__device__ __forceinline__
void prefetch_64(const void *ptr, uint32_t ret_0) {
asm volatile (
"ld.global.L2::64B.b32 %0, [%1];"
: "=r"(ret_0)
: "l"(ptr)
);
return;
}
// 定义预取函数,使用 prefetch.global.L2::evict_last 指令
__device__ __forceinline__
void prefetch_l2(const void *ptr) {
// 使用 prefetch.global.L2::evict_last 指令预取数据到 L2 缓存
// 并指定 L2 的逐出策略为 evict_last (驱逐最近最少使用的数据)
asm volatile (
"prefetch.global.L2 [%0];"
: // 没有输出操作数
: "l"(ptr) // 输入操作数,%0 对应 ptr, "l" 表示内存地址
);
}
int start = img_idx + tid/32 * W * C + tid%32 * C;
uint32_t dummy; // 虚拟变量
for(int pre_num=0; pre_num<BLOCK_H/(tid/32);pre_num++){
prefetch_64(&inp[start + pre_num * 4 *W *C],dummy);
}
//load GM to SM
//img 16*16*32
//thread 32*4
uint32_t img_frag[16*2];
int imgm;
int shm_bank;
int iter = BLOCK_H*BLOCK_W * C / (produce_num * 8);
#pragma unroll
for(int i = 0; i<iter; i++){
//所在img位置+所在block位置+所在warp位置+所在thread位置
imgm = img_idx + i * 2 * W * C + warp_id/2 * W * C + tid%64 * 8;
int bs_gm = imgm/(H*W*C);
int h_gm = imgm%(H*W*C)/(W*C);
int w_gm = imgm%(H*W*C)%(W*C)/C;
if(bs_gm<BS && h_gm>=h_idx && h_gm<h_idx+block_h && w_gm>=w_idx && w_gm<w_idx+block_w){
*((float4*)&img_frag[0 + i*4]) = *((float4*)&inp[imgm]);
//ldg_cg_v4(&inp[imgm],img_frag[0 + i*4],img_frag[1 + i*4],img_frag[2 + i*4],img_frag[3 + i*4]);
shm_bank = swizzle(tid*8 + i * 32 * 32);
*((float4*)&img_shm[shm_bank]) = *(float4*)(&img_frag[0 + i*4]);
}
}
In this data loading code, I attempted to use the prefetch instruction to accelerate the data loading because the access pattern of the data is determined, and all the data loaded by sm in one wave can be placed in the L2cache.
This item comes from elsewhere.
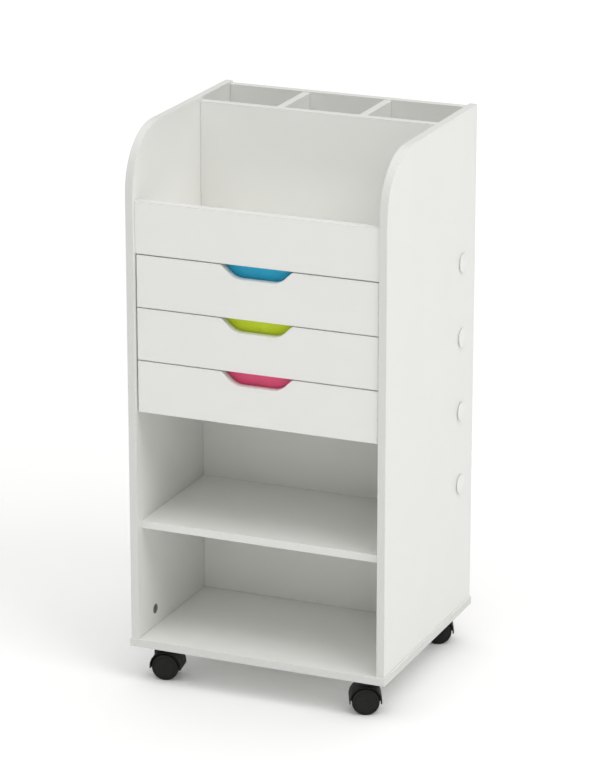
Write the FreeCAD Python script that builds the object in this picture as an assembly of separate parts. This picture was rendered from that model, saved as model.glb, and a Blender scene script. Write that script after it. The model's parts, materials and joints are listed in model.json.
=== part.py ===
import FreeCAD, Part
import math
import os

V = FreeCAD.Vector
X = V(1, 0, 0)
Y = V(0, 1, 0)
Z = V(0, 0, 1)

# A small cart on twin-wheel casters. All lengths are in millimetres.
# The origin is on the floor under the middle of the carcass. +X is the cart's right side
# as someone in front of it sees it, +Y runs from front to back and +Z is up.

# Driving sizes of the carcass
side_height = 759.0
body_width = 396.0
body_depth = 349.0
board = 12.0
base_thickness = 12.0
base_side_overhang = 2.0
base_end_overhang = 1.5
ground_clearance = 55.0
side_corner_radius = 88.0
edge_round = 0.8

# Where the inner boards stand: the open bay at the back, and setbacks from the side panels' front edges
rear_bay_depth = 107.0
shelf_setback = 15.0
bin_front_setback = 5.0
drawer_front_setback = 5.0

# Heights of the inner boards: the shelf above the base's top face, the two upper floors below the side tops
shelf_height = 167.5
bin_floor_drop = 176.0
bin_front_height = 77.0
inner_back_drop = 5.0
tray_back_drop = 3.0

# Drawers
drawer_count = 3
drawer_front_height = 76.8
drawer_gap = 1.5
drawer_side_gap = 2.0
drawer_tail_gap = 8.0
box_side_height = 64.0
box_lift = 4.0
box_side_thickness = 12.0
box_running_gap = 6.5
box_front_groove = 3.0
box_floor_thickness = 3.0
box_floor_lift = 6.0
box_floor_groove = 5.0
box_floor_play = 0.2

# Finger notch in a drawer front
notch_top_width = 109.0
notch_bottom_width = 69.0
notch_depth = 19.0
notch_bottom_radius = 28.0
notch_lip_radius = 8.0

# Coloured lining tray in a drawer
liner_wall = 1.5
liner_height = 62.5
liner_front_gap = 3.0
liner_play = 0.5

# Drawer runners
runner_height = 10.0
runner_bite = 5.5
runner_front_gap = 30.0
runner_back_gap = 15.0
runner_groove_depth = 6.0
runner_play = 0.3
runner_rise = 32.0
runner_screw_radius = 1.75
runner_screw_head_radius = 3.2
runner_screw_head_height = 2.2
runner_screw_length = 21.0
runner_screw_inset = 25.0

# Ribbon rods across the open bay at the back
rod_count = 4
rod_radius = 8.0
rod_play = 0.1
rod_rear_inset = 53.0
rod_top_drop = 48.0
rod_pitch = 113.0
rod_socket_depth = 8.0
rod_end_gap = 0.5
cap_radius = 14.0
cap_height = 5.5
cap_dome_rise = 2.1
cap_round = 0.7
cap_spigot_radius = 4.0
cap_spigot_length = 14.0
cap_seat_gap = 0.1

# Cam fittings and dowels that join the boards
cam_radius = 7.4
cam_hole_radius = 7.5
cam_height = 9.8
cam_hole_depth = 10.4
cam_distance = 27.0
cam_slot_length = 8.6
cam_slot_width = 1.3
cam_slot_depth = 1.8
bolt_thread_radius = 3.0
bolt_thread_length = 9.0
bolt_neck_radius = 2.2
bolt_head_radius = 3.3
bolt_head_length = 3.6
bolt_bore_radius = 3.6
dowel_radius = 3.0
dowel_short = 8.0
dowel_long = 16.0
dowel_end_gap = 0.5
dowel_spacing = 32.0
base_cam_inset = 57.0

# Casters
caster_side_inset = 31.0
caster_front_inset = 36.0
caster_rear_inset = 24.0
caster_trail = 12.0
wheel_radius = 20.0
wheel_width = 13.0
wheel_edge_round = 1.6
wheel_hub_radius = 6.0
wheel_pocket_radius = 16.5
wheel_pocket_depth = 8.0
wheel_bore_depth = 10.5
wheel_side_gap = 0.5
wheel_play = 0.05
axle_radius = 2.5
axle_end_gap = 0.5
hood_web = 10.0
hood_width = 36.0
hood_wall = 1.8
hood_wall_gap = 1.8
hood_drop = 3.0
hood_hub_radius = 7.5
hood_round = 1.6
hood_top_gap = 0.6
hood_neck_radius = 8.0
plate_size = 38.0
plate_thickness = 2.5
plate_corner_radius = 4.0
pin_radius = 3.5
pin_length = 18.0
pin_play = 0.1
pin_end_gap = 1.0
plate_screw_inset = 5.5
plate_screw_radius = 1.75
plate_screw_head_radius = 3.4
plate_screw_head_height = 1.8
plate_screw_length = 11.0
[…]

I checked the PTX documentation and found that there are the above two prefetch instructions. By testing these two instructions and comparing them with not using them, I found that the first instruction had no change to L2cache hit, and the data loading time also remained unchanged. Moreover, when I examined the PTX code and SASS code of this instruction, I discovered that this instruction existed at the PTX level. However, at the sass level, the prefetched sass instruction was not seen, and its corresponding sass code is LDG.E.U16.SYS R5, [R2]; In the experiment of the second prefetch instruction, I found that L2cache hit increased by 15% to 87%, but the data loading time became higher, which puzzled me a lot. When I checked the sass code of this instruction, I found that it was indeed the prefetch instruction CCTL.E.PF2 [R2]. This phenomenon puzzles me a lot. I want to know why. Please help me.